Dataset extract
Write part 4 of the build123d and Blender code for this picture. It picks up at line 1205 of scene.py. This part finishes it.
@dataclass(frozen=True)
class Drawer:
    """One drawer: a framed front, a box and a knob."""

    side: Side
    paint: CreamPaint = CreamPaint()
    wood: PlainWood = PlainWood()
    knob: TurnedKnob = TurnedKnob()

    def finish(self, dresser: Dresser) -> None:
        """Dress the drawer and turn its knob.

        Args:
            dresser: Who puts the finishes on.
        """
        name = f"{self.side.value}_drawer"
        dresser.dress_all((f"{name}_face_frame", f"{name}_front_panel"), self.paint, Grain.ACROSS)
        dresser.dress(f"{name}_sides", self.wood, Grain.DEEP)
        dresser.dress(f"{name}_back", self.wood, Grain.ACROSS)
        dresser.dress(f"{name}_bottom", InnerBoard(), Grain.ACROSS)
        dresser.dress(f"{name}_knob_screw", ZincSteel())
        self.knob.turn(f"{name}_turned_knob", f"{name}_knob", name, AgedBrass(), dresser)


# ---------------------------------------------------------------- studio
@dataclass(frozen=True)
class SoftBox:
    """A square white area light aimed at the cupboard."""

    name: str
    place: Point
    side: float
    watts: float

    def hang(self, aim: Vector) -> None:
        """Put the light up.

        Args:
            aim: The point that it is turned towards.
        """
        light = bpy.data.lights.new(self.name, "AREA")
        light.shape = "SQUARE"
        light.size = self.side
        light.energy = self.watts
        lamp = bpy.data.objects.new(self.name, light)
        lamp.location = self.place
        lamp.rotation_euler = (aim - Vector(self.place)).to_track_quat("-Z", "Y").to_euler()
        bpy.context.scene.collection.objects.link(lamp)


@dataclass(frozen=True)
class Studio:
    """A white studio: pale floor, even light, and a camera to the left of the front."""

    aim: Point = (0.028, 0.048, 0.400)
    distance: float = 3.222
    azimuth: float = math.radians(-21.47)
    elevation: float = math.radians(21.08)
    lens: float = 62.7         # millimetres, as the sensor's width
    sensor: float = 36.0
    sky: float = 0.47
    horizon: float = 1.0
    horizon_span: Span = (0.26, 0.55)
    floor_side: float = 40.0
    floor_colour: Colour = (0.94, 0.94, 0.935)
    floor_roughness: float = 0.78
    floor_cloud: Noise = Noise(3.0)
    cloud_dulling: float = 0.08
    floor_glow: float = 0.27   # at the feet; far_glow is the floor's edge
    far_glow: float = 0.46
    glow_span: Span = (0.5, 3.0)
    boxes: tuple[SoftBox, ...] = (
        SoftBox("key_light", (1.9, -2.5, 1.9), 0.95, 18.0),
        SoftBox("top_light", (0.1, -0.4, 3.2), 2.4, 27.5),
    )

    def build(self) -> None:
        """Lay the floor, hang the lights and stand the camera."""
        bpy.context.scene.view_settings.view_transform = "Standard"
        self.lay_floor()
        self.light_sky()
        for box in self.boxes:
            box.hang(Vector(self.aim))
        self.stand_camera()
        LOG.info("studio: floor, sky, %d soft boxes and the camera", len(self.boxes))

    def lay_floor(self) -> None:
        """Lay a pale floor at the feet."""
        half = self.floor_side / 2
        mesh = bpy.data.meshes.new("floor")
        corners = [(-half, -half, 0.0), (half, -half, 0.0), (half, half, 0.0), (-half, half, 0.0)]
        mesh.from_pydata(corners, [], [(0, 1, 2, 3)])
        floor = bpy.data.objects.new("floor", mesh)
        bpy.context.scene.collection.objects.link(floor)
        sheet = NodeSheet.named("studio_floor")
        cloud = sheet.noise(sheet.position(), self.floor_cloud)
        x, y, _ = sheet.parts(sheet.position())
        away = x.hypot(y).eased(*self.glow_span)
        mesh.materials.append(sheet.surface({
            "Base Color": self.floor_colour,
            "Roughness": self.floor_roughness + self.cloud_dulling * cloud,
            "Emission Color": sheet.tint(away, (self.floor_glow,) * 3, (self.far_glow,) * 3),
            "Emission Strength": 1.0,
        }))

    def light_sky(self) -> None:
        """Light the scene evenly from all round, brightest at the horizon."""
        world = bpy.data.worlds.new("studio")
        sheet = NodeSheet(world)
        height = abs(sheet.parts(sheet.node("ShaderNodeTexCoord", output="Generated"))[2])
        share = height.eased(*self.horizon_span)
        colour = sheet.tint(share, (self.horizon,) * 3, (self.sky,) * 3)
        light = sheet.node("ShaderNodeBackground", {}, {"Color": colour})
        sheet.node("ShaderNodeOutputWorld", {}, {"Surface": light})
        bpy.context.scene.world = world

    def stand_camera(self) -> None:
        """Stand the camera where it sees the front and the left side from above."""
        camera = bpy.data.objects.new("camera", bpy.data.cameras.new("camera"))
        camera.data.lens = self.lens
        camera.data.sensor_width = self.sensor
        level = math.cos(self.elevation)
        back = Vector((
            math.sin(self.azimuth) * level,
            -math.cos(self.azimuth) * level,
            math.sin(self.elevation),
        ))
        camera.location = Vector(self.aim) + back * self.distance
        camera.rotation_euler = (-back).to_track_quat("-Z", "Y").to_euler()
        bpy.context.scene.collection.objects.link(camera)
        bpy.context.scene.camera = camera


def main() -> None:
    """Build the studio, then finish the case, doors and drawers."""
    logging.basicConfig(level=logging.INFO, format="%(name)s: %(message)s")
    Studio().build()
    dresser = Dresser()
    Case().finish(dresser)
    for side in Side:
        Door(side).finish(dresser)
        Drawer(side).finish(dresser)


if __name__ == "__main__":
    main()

Task prompt
Give the complete listing a second time, exactly as it reads.

Solution for this problem
Write part 4 of the build123d and Blender code for this picture. It picks up at line 1205 of scene.py. This part finishes it.
@dataclass(frozen=True)
class Drawer:
    """One drawer: a framed front, a box and a knob."""

    side: Side
    paint: CreamPaint = CreamPaint()
    wood: PlainWood = PlainWood()
    knob: TurnedKnob = TurnedKnob()

    def finish(self, dresser: Dresser) -> None:
        """Dress the drawer and turn its knob.

        Args:
            dresser: Who puts the finishes on.
        """
        name = f"{self.side.value}_drawer"
        dresser.dress_all((f"{name}_face_frame", f"{name}_front_panel"), self.paint, Grain.ACROSS)
        dresser.dress(f"{name}_sides", self.wood, Grain.DEEP)
        dresser.dress(f"{name}_back", self.wood, Grain.ACROSS)
        dresser.dress(f"{name}_bottom", InnerBoard(), Grain.ACROSS)
        dresser.dress(f"{name}_knob_screw", ZincSteel())
        self.knob.turn(f"{name}_turned_knob", f"{name}_knob", name, AgedBrass(), dresser)


# ---------------------------------------------------------------- studio
@dataclass(frozen=True)
class SoftBox:
    """A square white area light aimed at the cupboard."""

    name: str
    place: Point
    side: float
    watts: float

    def hang(self, aim: Vector) -> None:
        """Put the light up.

        Args:
            aim: The point that it is turned towards.
        """
        light = bpy.data.lights.new(self.name, "AREA")
        light.shape = "SQUARE"
        light.size = self.side
        light.energy = self.watts
        lamp = bpy.data.objects.new(self.name, light)
        lamp.location = self.place
        lamp.rotation_euler = (aim - Vector(self.place)).to_track_quat("-Z", "Y").to_euler()
        bpy.context.scene.collection.objects.link(lamp)


@dataclass(frozen=True)
class Studio:
    """A white studio: pale floor, even light, and a camera to the left of the front."""

    aim: Point = (0.028, 0.048, 0.400)
    distance: float = 3.222
    azimuth: float = math.radians(-21.47)
    elevation: float = math.radians(21.08)
    lens: float = 62.7         # millimetres, as the sensor's width
    sensor: float = 36.0
    sky: float = 0.47
    horizon: float = 1.0
    horizon_span: Span = (0.26, 0.55)
    floor_side: float = 40.0
    floor_colour: Colour = (0.94, 0.94, 0.935)
    floor_roughness: float = 0.78
    floor_cloud: Noise = Noise(3.0)
    cloud_dulling: float = 0.08
    floor_glow: float = 0.27   # at the feet; far_glow is the floor's edge
    far_glow: float = 0.46
    glow_span: Span = (0.5, 3.0)
    boxes: tuple[SoftBox, ...] = (
        SoftBox("key_light", (1.9, -2.5, 1.9), 0.95, 18.0),
        SoftBox("top_light", (0.1, -0.4, 3.2), 2.4, 27.5),
    )

    def build(self) -> None:
        """Lay the floor, hang the lights and stand the camera."""
        bpy.context.scene.view_settings.view_transform = "Standard"
        self.lay_floor()
        self.light_sky()
        for box in self.boxes:
            box.hang(Vector(self.aim))
        self.stand_camera()
        LOG.info("studio: floor, sky, %d soft boxes and the camera", len(self.boxes))

    def lay_floor(self) -> None:
        """Lay a pale floor at the feet."""
        half = self.floor_side / 2
        mesh = bpy.data.meshes.new("floor")
        corners = [(-half, -half, 0.0), (half, -half, 0.0), (half, half, 0.0), (-half, half, 0.0)]
        mesh.from_pydata(corners, [], [(0, 1, 2, 3)])
        floor = bpy.data.objects.new("floor", mesh)
        bpy.context.scene.collection.objects.link(floor)
        sheet = NodeSheet.named("studio_floor")
        cloud = sheet.noise(sheet.position(), self.floor_cloud)
        x, y, _ = sheet.parts(sheet.position())
        away = x.hypot(y).eased(*self.glow_span)
        mesh.materials.append(sheet.surface({
            "Base Color": self.floor_colour,
            "Roughness": self.floor_roughness + self.cloud_dulling * cloud,
            "Emission Color": sheet.tint(away, (self.floor_glow,) * 3, (self.far_glow,) * 3),
            "Emission Strength": 1.0,
        }))

    def light_sky(self) -> None:
        """Light the scene evenly from all round, brightest at the horizon."""
        world = bpy.data.worlds.new("studio")
        sheet = NodeSheet(world)
        height = abs(sheet.parts(sheet.node("ShaderNodeTexCoord", output="Generated"))[2])
        share = height.eased(*self.horizon_span)
        colour = sheet.tint(share, (self.horizon,) * 3, (self.sky,) * 3)
        light = sheet.node("ShaderNodeBackground", {}, {"Color": colour})
        sheet.node("ShaderNodeOutputWorld", {}, {"Surface": light})
        bpy.context.scene.world = world

    def stand_camera(self) -> None:
        """Stand the camera where it sees the front and the left side from above."""
        camera = bpy.data.objects.new("camera", bpy.data.cameras.new("camera"))
        camera.data.lens = self.lens
        camera.data.sensor_width = self.sensor
        level = math.cos(self.elevation)
        back = Vector((
            math.sin(self.azimuth) * level,
            -math.cos(self.azimuth) * level,
            math.sin(self.elevation),
        ))
        camera.location = Vector(self.aim) + back * self.distance
        camera.rotation_euler = (-back).to_track_quat("-Z", "Y").to_euler()
        bpy.context.scene.collection.objects.link(camera)
        bpy.context.scene.camera = camera


def main() -> None:
    """Build the studio, then finish the case, doors and drawers."""
    logging.basicConfig(level=logging.INFO, format="%(name)s: %(message)s")
    Studio().build()
    dresser = Dresser()
    Case().finish(dresser)
    for side in Side:
        Door(side).finish(dresser)
        Drawer(side).finish(dresser)


if __name__ == "__main__":
    main()